In May, OSHA announced that the rule would require employers to create a plan for identifying and correcting hazards, and then implement the plan. Workers would have a role in the development and implementation of such plans. At the time, Michaels said the agency was "asking employers to 'find and fix' the hazards in their workplaces."

OSHA developed a draft proposed rule in 1998 that would have required employers to establish safety and health programs. The draft proposed rule had five core elements: management leadership and employee participation; hazard identification and assessment; hazard prevention and control; information and training; and evaluation of the program's effectiveness. The rule was never issued and was dropped by the agency in 2002.

Michaels also told the NSC audience that the agency would soon be announcing an initiative for updating its regulation of chemical hazards.

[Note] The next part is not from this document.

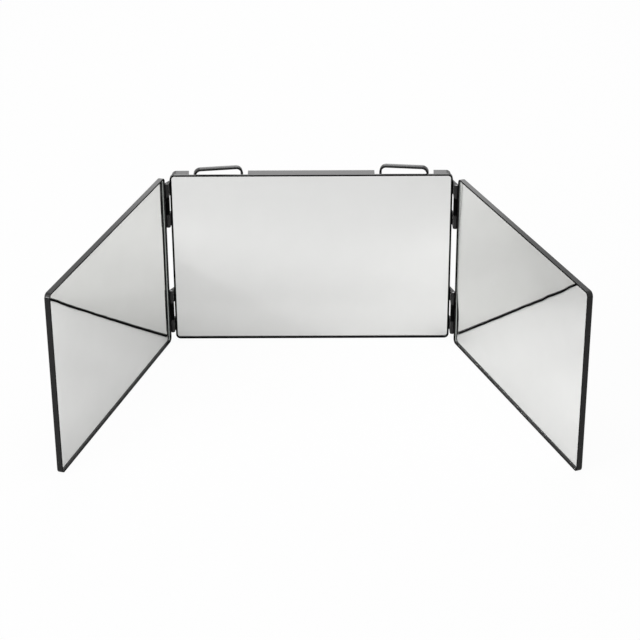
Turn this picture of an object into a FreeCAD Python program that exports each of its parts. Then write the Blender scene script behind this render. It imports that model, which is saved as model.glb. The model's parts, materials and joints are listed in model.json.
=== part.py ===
import FreeCAD, Part
import math
import os

# Trifold vanity mirror: a centre panel with a deep back housing, and two thin wings hinged to its sides.
# Two door hooks telescope out of the housing's top on steel rods, and swivel about them.
# Frame: origin at the middle of the centre panel's bottom edge, +X to the right, +Y to the back, +Z up.
# Both wings stand part open. Every length is in millimetres and every angle in degrees.

# ---- panels
panel_width = 290.0
panel_height = 188.0
corner_radius = 5.0
frame_depth = 4.3           # centre panel's front frame
wing_depth = 5.5
wing_shortfall = 6.0        # a wing is this much narrower than the centre panel
rim_width = 1.7
centre_rim_proud = 1.1      # rim above the mirror's face
wing_rim_proud = 1.55
rim_round = 0.3
lip_chamfer = 0.2
mirror_thickness = 1.5
mirror_clearance = 0.15
mirror_bevel = 0.35
adhesive_thickness = 0.3
adhesive_inset = 5.0
back_field_inset = 7.0      # shallow field in the back of each wing
back_field_depth = 0.35
wing_back_round = 0.5

# ---- hinges
left_open_angle = 107.2     # between the two mirror faces, 0 is folded shut and 180 is flat
right_open_angle = 110.7
barrel_radius = 2.5
barrel_gap = 0.5            # barrel to the centre panel's side
pin_radius = 1.0
pin_running_gap = 0.05
pin_recess = 0.3
left_axis_forward = 2.2     # left hinge line in front of the centre panel's rim
wing_face_offset = 0.6      # wing's rim behind its hinge line
wing_end_clearance = 0.1    # wing's end beyond the barrel's own radius
stack_gap = 0.4             # between the folded wings
hinge_length = 48.4
upper_hinge_inset = 8.1     # upper hinge's top end to the panel's top edge
lower_hinge_inset = 9.8     # lower hinge's bottom end to the panel's bottom edge
end_knuckle = 14.3
knuckle_gap = 0.5
hinge_root_front = 0.8      # where a lug meets the panel's side, behind the rim's face
hinge_root_depth = 6.7
side_gap = 0.1              # lug to the panel's side, and neck to its slot
flange_thickness = 1.5
flange_extra = 2.1          # flange runs this much further back than the neck
web_thickness = 1.6         # wing knuckle's web at the wing's end

# ---- back housing
housing_inset = 1.5         # housing's side behind the front frame's side
wall = 1.6
back_wall = 1.9
back_round = 0.5
recess_margin = 19.4        # panel's side to the hook recess
recess_lining = 1.5
recess_rod_gap = 2.9        # ferrule to the recess's outer wall
recess_tip_gap = 5.0        # free leg to the recess's inner wall
recess_floor_gap = 4.8      # free leg to the recess's floor, when the hook is home
relief_front = 2.1          # rim left standing in front of a recess
relief_depth = 3.0
post_radius = 3.2
seat_radius = 3.9
seat_thickness = 1.3
seat_gap = 0.2
screw_edge = 10.0
screw_side_inset = 11.0
screw_recess_inset = 24.9   # middle screws, inward from a recess
screw_radius = 1.4
screw_clearance = 0.3
screw_head_radius = 2.8
screw_head_height = 1.4
screw_head_gap = 0.25
screw_head_sink = 0.3       # head below the back face
cross_width = 0.7
cross_length = 3.0
cross_depth = 0.8
screw_tip_gap = 0.5

# ---- door hooks
hook_span = 50.6            # over both legs
hook_thickness = 2.2
hook_strip = 6.2
hook_bend = 7.0             # outer radius
hook_reach = 35.0           # free leg below the crown's underside
hook_tip_round = 2.2
left_hook_angle = 8.3       # turned back from the panel's plane
right_hook_angle = 6.7
left_hook_lift = 4.1        # above the position where the crown is flush with the panel's top
right_hook_lift = 5.7
tang_width = 4.0
tang_depth = 5.0
ferrule_wall = 0.7
ferrule_gap = 0.3           # ferrule to the front frame's back
ferrule_length = 14.0
ferrule_floor = 2.5
ferrule_chamfer = 0.4
ferrule_above_floor = 5.0   # ferrule above the recess floor when the hook is home
rod_radius = 2.0
rod_head_lip = 0.5
rod_head_height = 2.5
rod_head_gap = 0.1
slide_gap = 0.05
guide_wall = 0.5            # rod to the tube's bore
tube_wall = 0.4
tube_above_floor = 2.0
tube_gap = 0.1              # tube to what it lies in
tube_bottom = 12.0
bush_collar = 2.0
bush_spigot = 4.0
rod_foot_gap = 2.0
guide_length = 8.0
plug_spigot = 6.0
plug_flange = 1.0
tube_rest = 3.0
tube_rest_half_width = 6.0
clamp_half_width = 11.0
clamp_height = 8.0
clamp_front_gap = 0.1       # saddle to the front frame's back
clamp_low = 28.0            # lower clamp above the tube's bottom
clamp_high = 30.0           # upper clamp below the recess floor
clamp_screw_spread = 7.0
clamp_post_radius = 2.4
clamp_screw_radius = 1.0
clamp_head_radius = 1.9
clamp_head_height = 1.0
clamp_screw_bite = 2.4
clamp_screw_gap = 0.1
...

OSHA presently has standards for about 500 chemicals, but about 470 of them date from voluntary standards that were established before 1968. The agency has struggled for years to develop a system that would allow it to update its permissible exposure limits without resorting to costly and time-consuming substance-by-substance rulemaking.

Michaels was also asked about a recent report critical of state-run OSHA programs. Currently, 25 states and territories run their own OSHA programs. According to law, states must operate these programs so that they are as effective as the federal program. Michaels said one of the difficulties of evaluating these programs was that there was no clear definition of what the phrase "as effective as" really meant.